TikTok – and some of its users – are pulling out all the stops to contest a bill that could lead to a nationwide ban of the app.

As House lawmakers prepare to vote on the bill Wednesday, TikTok is encouraging users to call their representatives with a full-screen notification about the legislation. The company’s CEO, Shou Chew, has attempted to schedule 11th-hour meetings with members of Congress. It sent letters to two lawmakers on Monday challenging their characterizations of TikTok’s call-to-action campaign as “offensive” and “patently false.”

And TikTok claims that banning the app would harm 5 million businesses that rely on the platform.

One of those businesses belongs to Nadya Okamoto, a TikTok creator with more than 4 million followers and whose brand of menstruation products, August, is carried by national retailers including Target. (TikTok connected Okamoto with CNN.)

Okamoto’s TikTok account features videos on women’s health, sex education and the occasional glimpse into her personal life. She’s launched product collaborations with major brands such as the trendy footwear company Hoka. Her sisters are TikTok creators in their own right, one of whom is using her income from TikTok to pay her own way through college, Okamoto said.

TikTok’s heavy emphasis on the For You page makes it far easier for brands like August to reach new audiences compared to other apps, Okamoto said. “They’re primarily looking at content from people they don’t necessarily follow already. And so, as a business, that is a very unique thing.”

Okamoto, who is Asian-American, also suspects that running beneath the anti-TikTok rhetoric is a strain of fear and racism, echoing many other Asian-Americans who have looked on with growing alarm.

“It feels like, in my gut, whether it’s Chew testifying or just lines of questioning or comments that have been made about why this bill is coming forward, that it is rooted in a lot of xenophobia, with not a lot of evidence behind some of the claims,” Okamoto said. “There’s this conflation of the app directly with the Chinese Communist Party.”

Cybersecurity experts say that the national security concerns surrounding TikTok remain a hypothetical — albeit concerning — scenario. US officials have not publicly presented evidence that the Chinese government has accessed the user data of US TikTok users, an outcome that lawmakers say their bill is intended to prevent. US policymakers fear that China could compel TikTok’s parent ByteDance to hand over the data, which could help Beijing identify intelligence targets or conduct propaganda or disinformation campaigns.

Creators interviewed by CNN say they have not personally viewed any content on TikTok that could be described as Chinese propaganda, however.
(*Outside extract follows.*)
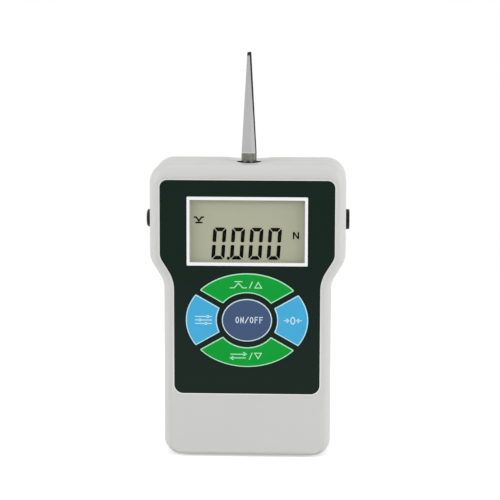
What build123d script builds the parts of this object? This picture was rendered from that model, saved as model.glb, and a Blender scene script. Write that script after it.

“Just stop. It’s so tired,” said Grey Prnce, who together with her spouse, Grayson Prnce, co-manages the TikTok account @officiallyverygay. “I’m more worried about the United States having my data.”

A public service
Walking around Times Square one day in 2021, Teddy Siegel came to the sudden and horrifying realization that’s befallen many a New York City visitor: She had to pee, and there was nowhere to go.

Siegel began ducking into stores and shops, pleading with rising desperation to use their private restrooms, until finally finding a McDonald’s that let her use the restroom in exchange for making a purchase.

To remember the bathroom’s location for next time, Siegel took a video of the McDonald’s and saved it to her phone. Thus was born @Got2GoNYC, a TikTok account that aims to map all the publicly accessible toilets in the city.

Siegel’s brand of open, self-deprecating humor and her all-too-relatable outrage over a universal human experience has helped her reach more than 185,000 followers on the app and roughly half a million followers across multiple platforms.

Siegel says Congress is threatening to undermine her mission to document a real public health issue — the lack of available restrooms in public spaces — and to help people from around the world find relief fast.

“[TikTok] has really helped me not only spark a movement, no pun intended, but to amplify this mission in a way that’s been able to make it so accessible,” Siegel said.

Siegel is one of a diverse group of TikTok creators speaking out against what they see as an unreasonable restriction on their speech and economic activity, highlighting how some of the platform’s users are vocally at odds with legislation US officials say will block the risk of spying by the Chinese government.
 

Multiple creators say the House bill that requires TikTok to find a new owner within several months or be prohibited from US app stores creates unrealistic deadlines for the social media company that would almost certainly disrupt the organic communities they’ve built and can’t be easily replicated elsewhere.

TikTok’s atmosphere is far more casual and authentic than on alternatives like Instagram, they say, and its recommendation algorithm is far better at expanding users’ horizons and helping them to discover new creators. Those advantages are why TikTok lends itself to community-building in ways that other platforms can’t match, they said, and why the company must be allowed to continue serving US users.

Prnce, who met her husband on TikTok, not only credits the app for her marriage but also says it’s helped roughly 50 queer Utah residents discover one another. Those people would not have met, Prnce said, were it not for a benefit event that @officiallyverygay held to support a struggling (now-closed) non-alcoholic bar in Salt Lake City. The only thing they shared in common? They all followed the same TikTok account.